In America, pinto beans are used most often in Mexican-style cuisine. You might recognize these beans in their mashed form as refried beans, used in dips and to fill burritos and other wraps. Pintos are also a staple in Brazil, along with meat and rice.

Pinto beans used to make refried beans (left) and black bean soup with a side dish of rice (right).
Pinto beans used to make refried beans (left) and black bean soup with a side dish of rice (right).

The black bean is served as staple in almost all of Latin America, and many Hispanic enclaves in the United States. It is a very popular bean in several regions of Brazil, and is used in feijoada, the national dish. It is also a main ingredient of Moros y Cristianos in Cuba, a must-have in the typical gallo pinto of Costa Rica and Nicaragua, and base of pabellón criollo in Venezuela,In the Dominican Republic cuisine, it is also used for a variation of the Moros y Cristianos simply called Moro de Habichuelas Negras. The black turtle bean is also popular as a soup ingredient. In Cuba, black bean soup is a traditional dish, usually served with white rice.

Black beans are also extremely popular in Southwestern and Caribbean dishes.


One important distinction between the two beans – especially for those who want to experiment with cooking – is the texture.

Black beans are slightly smaller, and have a firm, al dente texture.

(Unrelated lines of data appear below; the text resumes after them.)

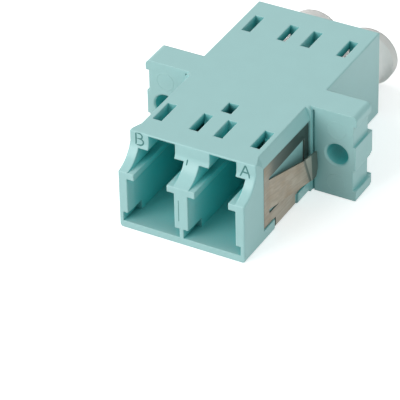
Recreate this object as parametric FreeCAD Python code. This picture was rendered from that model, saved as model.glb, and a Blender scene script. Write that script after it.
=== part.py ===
import FreeCAD, Part

# Duplex fibre adapter for two pairs of small push-pull connectors, with a screw flange, a sprung
# panel clip and a dust plug in each rear port.
#
# The housing is one moulding. A flange with two screw holes stands round its middle. Each port is a
# channel with two side rails that guide the square body of a connector, a wider zone above them for
# the shoulders of its latch, and a slot in the roof for the latch itself. Windows in the roof let the
# latch shoulders snap up. A web closes the channels half way, and on it stands a holder tube for each
# alignment sleeve. The other half of each holder is a separate retainer, pressed in from the rear. One
# bent sheet, the panel clip, wraps both sides and the underside, and its two sprung tongues push the
# edge of a panel against the flange.
#
# Frame: the origin is half way between the two screw holes, on the front face of the flange. +X points
# to port A, +Y to the rear ports, +Z up. The shapes are worked out with Y measured back from the front
# lip and Z up from the underside, and are moved to the origin when they are written out.

import os

from FreeCAD import Vector

# ---- Driving dimensions, in millimetres ----

BODY_WIDTH = 12.9
BODY_HEIGHT = 9.2
BODY_LENGTH = 27.4
EDGE_RADIUS = 0.12
LOWER_EDGE_RADIUS = 0.3

# Front mouth: the roof stands back from the lip, and a hollow curve joins the two.
ROOF_SETBACK = 2.3
CURVE_TOP = 8.05
CURVE_MIDDLE = (1.45, 6.78)
LIP_HEIGHT = 6.12

# Flange
FLANGE_FRONT = 13.25
FLANGE_THICKNESS = 3.0
FLANGE_WIDTH = 22.0
FLANGE_TOP_RADIUS = 0.5
FLANGE_FOOT_RADIUS = 0.15
FOOT_HEIGHT = 1.05
CAP_LOW = 8.13
SIDE_NOTCH_DEPTH = 0.34
BOSS_LOW = 3.33
BOSS_HIGH = 5.87
BOSS_INSET = 0.1
REAR_PAD_DEPTH = 0.5
HOLE_PITCH = 18.0
HOLE_RADIUS = 1.1
HOLE_CHAMFER = 0.15
ROOT_GROOVE_GAP = 0.04
ROOT_GROOVE_WIDTH = 0.15
ROOT_GROOVE_DEPTH = 0.15
ROOT_GROOVE_TOP = 8.85

# Ports, seen along Y: half widths from the port's axis, and heights above the underside.
PORT_PITCH = 6.25
AXIS_HEIGHT = 3.1
CHANNEL_HALF = 2.35
RAIL_GAP_HALF = 1.715
SLOT_HALF = 1.37
FLOOR_TOP = 0.75
RAIL_LOW = 5.45
RAIL_HIGH = 6.1
SHOULDER_TOP = 7.6
SLOT_TOP = 8.3
ROOF_LEAD_HEIGHT = 0.75
ROOF_LEAD_LENGTH = 0.9
MOUTH_FLARE = 0.1
MOUTH_FLARE_LENGTH = 1.2
RELIEF_HALF = 2.93
RELIEF_HEIGHT = 0.97
RELIEF_LENGTH = 2.4
WEB_THICKNESS = 0.9

# Roof windows
WINDOW_INNER = 1.42
WINDOW_SETBACK = 2.55
WINDOW_LENGTH = 2.9
PIT_WIDTH = 1.06
PIT_FRONT = 8.72
PIT_LENGTH = 1.6
PIT_FLOOR = 7.35

# Sides, where the panel clip sits
BAND_REAR = 3.75
BAND_TAPER_LENGTH = 1.25
SHOULDER_HALF = 5.97
SHOULDER_FOOT = 8.1
RECESS_REAR = 12.83
RIB_RADIUS = 0.45
RIB_PROUD = 0.08
LIP_TOP = 1.2
FRONT_LIP_REAR = 5.85
REAR_LIP_FRONT = 10.5

# Panel clip
SHEET = 0.15
CLIP_HALF = 6.35
CLIP_FRONT = 4.0
CLIP_REAR = 12.75
CLIP_TOP_FRONT = 7.95
CLIP_TOP_REAR = 7.8
CLIP_GAP = 0.05
CLIP_UNDERSIDE = 0.03
LEG_GAP = 0.4
BEND_RADIUS = 0.35
WINDOW_FRONT_EDGE = 5.0
WINDOW_REAR_EDGE = 11.9
WINDOW_LOW_EDGE = 2.35
WINDOW_TOP_FRONT = 6.25
WINDOW_TOP_REAR = 6.4
TONGUE_LOW = 2.8
TONGUE_HIGH = 6.02
TONGUE_SLOPE = 0.19
CREASE_LOW = (10.95, 2.6)
CREASE_HIGH = (10.05, 5.32)
TIP_LOW = (11.3, 2.5)
TIP_HIGH = (11.3, 5.2)
TIP_SLOPE = 0.07
TONGUE_END = ((12.3, 2.3), (12.75, 2.9), (12.75, 4.8))
TONGUE_END_SLOPE = -0.1

# Sleeve holders and sleeves
HOLDER_RADIUS = 1.425
HOLDER_REACH = 4.3
ENTRY_RADIUS = 0.74
ENTRY_MOUTH_RADIUS = 1.05
SLEEVE_LENGTH = 6.8
SLEEVE_RADIUS = 0.81
SLEEVE_BORE_RADIUS = 0.625
SLEEVE_SLIT = 0.35
SLEEVE_CLEARANCE = 0.03
RETAINER_PLATE = 0.6
RETAINER_CLEARANCE = 0.02

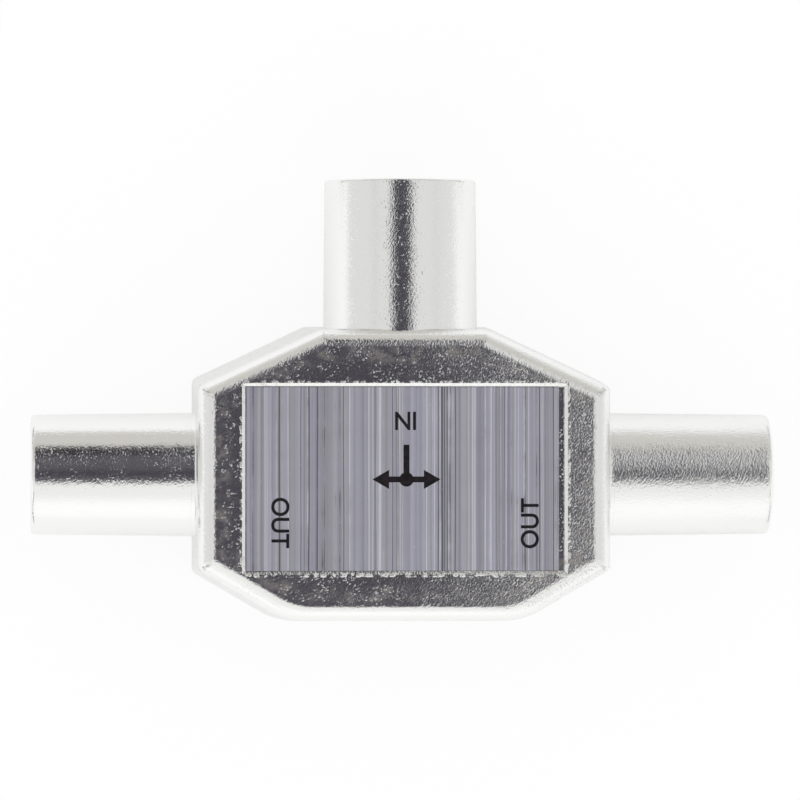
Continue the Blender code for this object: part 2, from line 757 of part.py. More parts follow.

This firmer texture is why black beans are used in soups, because they can stand up to high temperatures and resist moisture that might turn other beans mushy. Black beans are often described as having a mushroom texture.

Conversely, pinto beans are excellent for mashing, and do have a similar texture to that of a boiled potato.



Both pinto and black beans come from leguminous plants, which are essentially plants that offer beans as fruit. Similar plants produce edibles like tamarind, peanuts, and lentils. The beans essentially define the plant they come from, so you could use dried or fresh beans as seeds if you intend to grow beans in your garden.

Geographic Origin

The black bean originated in Central and South America, and was used extensively by indigenous populations there. The bean was transported to Europe during the 15th century by Spanish explorers. From there, it spread to Asia, where it is used today.

The pinto bean also originated in Peru, and was eaten as long ago as 300 BCE in Brazil. Migrating indigenous tribes took the pinto as far north as Colorado. It remains a staple and the most popular bean in Mexico and North America.


The black bean, or turtle bean, is named for its signature color, which does not change when cooked. In Spanish, “pinto” means painted, referring to the bean's brown-with-spots appearance. However, the pinto only appears this way when dry and uncooked.